For this is what the Haggadah teaches immediately after the four questions are asked:
Avadim hayinu - We were slaves to Pharaoh in Egypt,
and Life Unfolding our God brought us out of there
with a strong hand and an outstretched arm.
And if the Holy One had not brought our ancestors out of Egypt
then we, and our children, and the children of our children,
would still be enslaved to Pharaoh in Egypt.
Therefore, even were we all wise, all intelligent,
all sages, and all versed in the Torah,
it is still incumbent upon us
to tell this tale of liberation;
and the more one expands upon the story of the Exodus, the more praiseworthy it is.

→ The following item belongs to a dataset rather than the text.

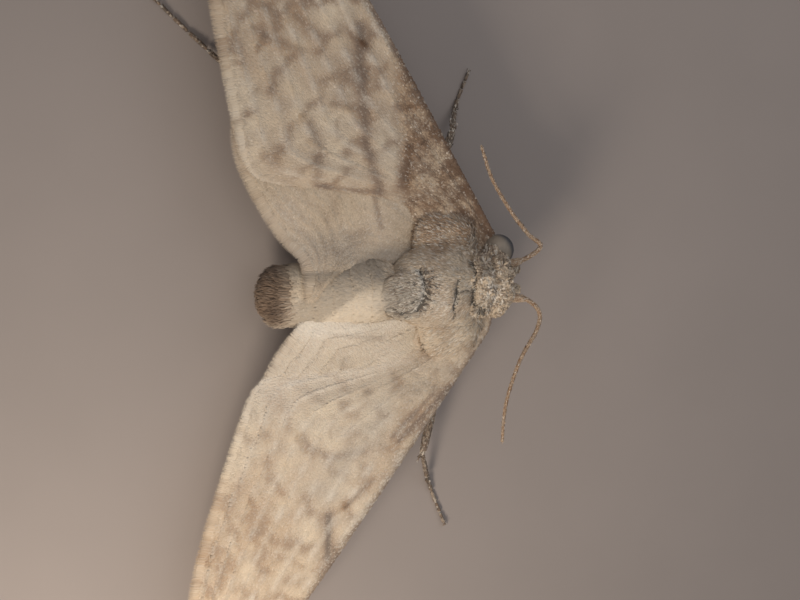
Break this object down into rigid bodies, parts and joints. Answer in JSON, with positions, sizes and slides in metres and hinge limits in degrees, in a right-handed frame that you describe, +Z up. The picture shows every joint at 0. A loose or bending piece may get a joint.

Wishing you a meaningful and uplifting Passover,
Rabbi Jonathan Kligler
As usual, dear Rabbi, your insight and intelligence go straight to my heart. I weep for ALL the pain and suffering. I ask when will it be enough. Enough sorrow, enough hate, enough of I am right and you are wrong. We all share this one rock called Earth. A lifetime is so short and too many small souls try to tell everyone else how to live and how to die. When will we say enough.
I am so grateful for this teaching. You help me to stay grounded and connected to what's true amidst the fear, hatred and aggression that i presents itself too extensively. May we all embrace tikun olam and find a path to doing our parts to heal the world.